The theological basis of the riba prohibition is clear: riba represents a fundamental violation of the Islamic principle that wealth should be generated through genuine economic activity — through trade, manufacturing, agriculture, and service — rather than through the mere passage of time. The Quran explicitly distinguishes between riba and trade (bay'): 'That is because they say, Trade is [just] like interest. But Allah has permitted trade and has forbidden interest' (2:275). The distinction between trade and interest is that trade involves genuine risk — the merchant may profit or may lose — while interest involves a guaranteed, riskless return. This guaranteed return to the lender, paid regardless of the borrower's business outcome, violates the Islamic principle of risk-sharing that underlies the entire Islamic economic system.
The Prophet Muhammad (peace be upon him) elaborated on the Quranic prohibition in numerous hadiths. He identified six specific commodities — gold, silver, wheat, barley, dates, and salt — in which any exchange must be equal in quantity and immediate, with no excess permitted on either side. The prohibition was extended by scholarly reasoning to all monetary transactions, establishing the principle that money must not generate more money through mere lending — it must be put to work in genuine productive enterprise. The Prophet cursed the one who takes riba, the one who gives it, the one who writes the contract for it, and the two witnesses to it — indicating that participation in any capacity in a riba transaction brings divine condemnation.
The social and economic wisdom of the riba prohibition is considerable and has been increasingly recognized by secular economists studying the systemic consequences of interest-based finance. An economy built on interest-bearing debt creates a structural tendency toward the concentration of wealth: creditors whose assets grow automatically through the charging of interest inevitably accumulate wealth relative to debtors whose productive activities are burdened by fixed repayment obligations regardless of economic conditions. The global financial crises generated by excessive debt leverage have given new relevance to the Islamic analysis of interest as an inherently destabilizing economic force.
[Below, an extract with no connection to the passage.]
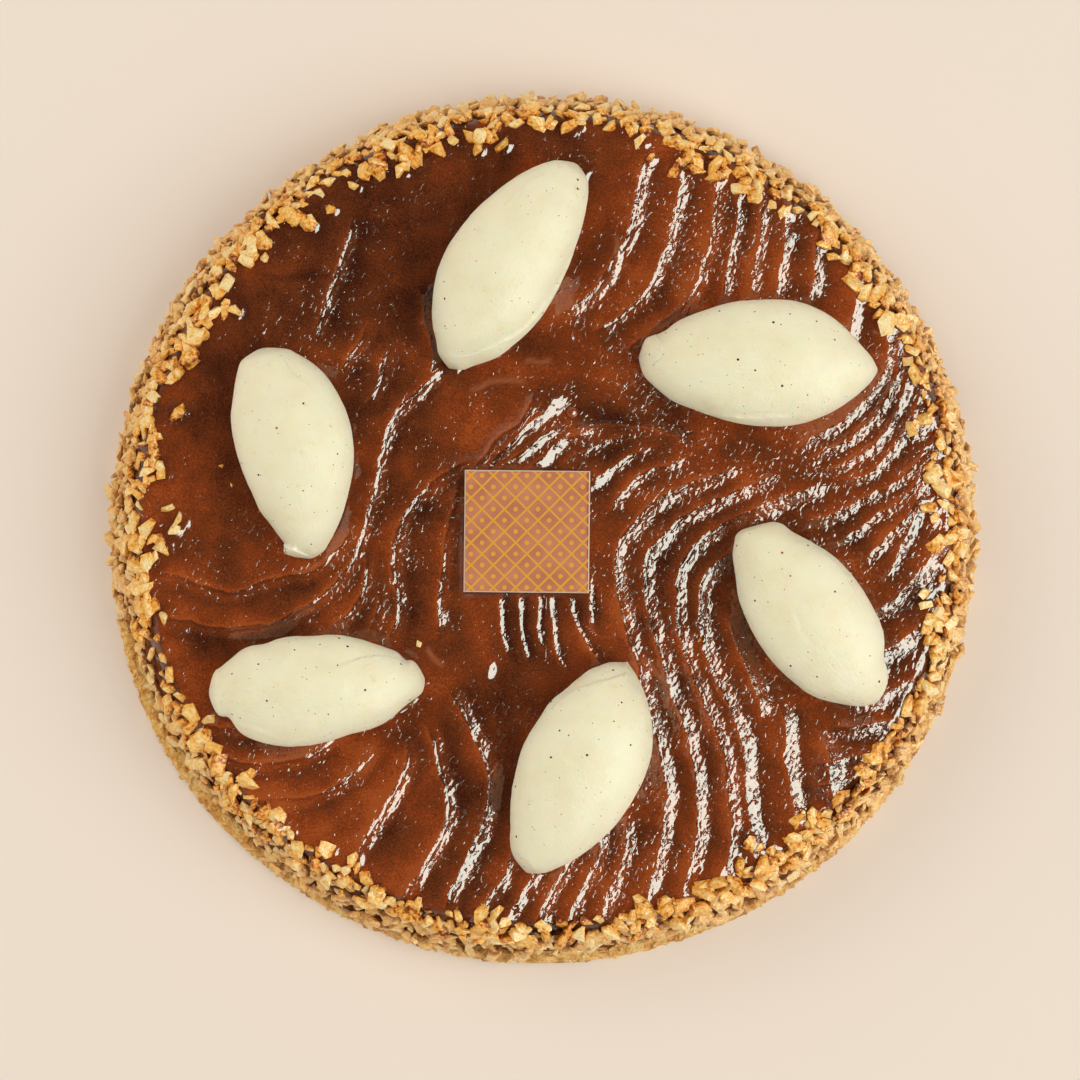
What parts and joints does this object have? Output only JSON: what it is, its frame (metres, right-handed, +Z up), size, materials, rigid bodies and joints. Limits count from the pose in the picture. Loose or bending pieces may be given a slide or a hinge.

Kahf's analysis demonstrates that the Quranic prohibition of riba is not a primitive economic superstition but a sophisticated recognition of the systemic harms produced by a financial system in which money breeds money without productive work. The Islamic alternative — grounded in equity participation, risk-sharing, and the direct connection of financial return to productive economic activity — offers a model that, when properly implemented, produces both economic justice and economic stability.